Customer support service by UserEcho
This is a nice breakdown, thanks Khonzi.
I've been thinking about the issue, and from my experience monitoring journeys and the particular issue, I have the following comments:
1. If an API fails, the current condition in the Decision Tool, "If there is No error", appears to not not work for certain errors like a 504 error. What then happens the customer record gets stuck in the Journey, because it doesn't pack up - due to the logic in the decision failing. Now, because the record is stuck in the journey, it doesn't send an acknowledgement back to the relevant RabbitMQ queue. And because this happens, the next record in the RabbitMQ queue is not being read and processed - we basically have a lock, that only a restart at this stage seems to resolve.
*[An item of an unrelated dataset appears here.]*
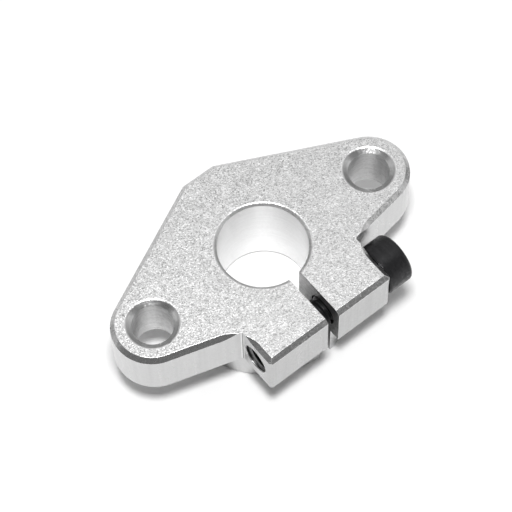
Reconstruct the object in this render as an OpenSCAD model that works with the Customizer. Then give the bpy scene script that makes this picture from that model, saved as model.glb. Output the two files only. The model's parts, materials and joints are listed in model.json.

Now knowing what we know, what can we do differently?
2. We can fix the condition, "If there is no errors" in the Decision Tool to recognize failures such as 504.
or
From the Journey Team - We can alter the condition on the Decision Tool, to rather look if any records are being returned from the API, instead of "If there is no error". If no records are returned then Packup, else continue.
3. We can also implement ASYNC processing on the journeys - this will enable other records to be processed without having to wait for one to finish before the next one is picked up.
The decision tool needs to be fixed. Have you logged that bug?
You should always process in ASYNC when the architecture allows it.
Hi @Barney,
I've logged the following ticket - https://community.warewolf.io/communities/1/topics/1510-can-we-please-confirm-that-the-condition-if-there-is-no-error-on-the-decision-tool-recognizes-and
With regards to ASYNC processing, we've removed it after we experienced a drop-off in records during execution. I'm aware that you have reported it and DEV2 have fixed it, we (Journey Team) haven't enabled or tested it since the fix was made. Something for us to look into.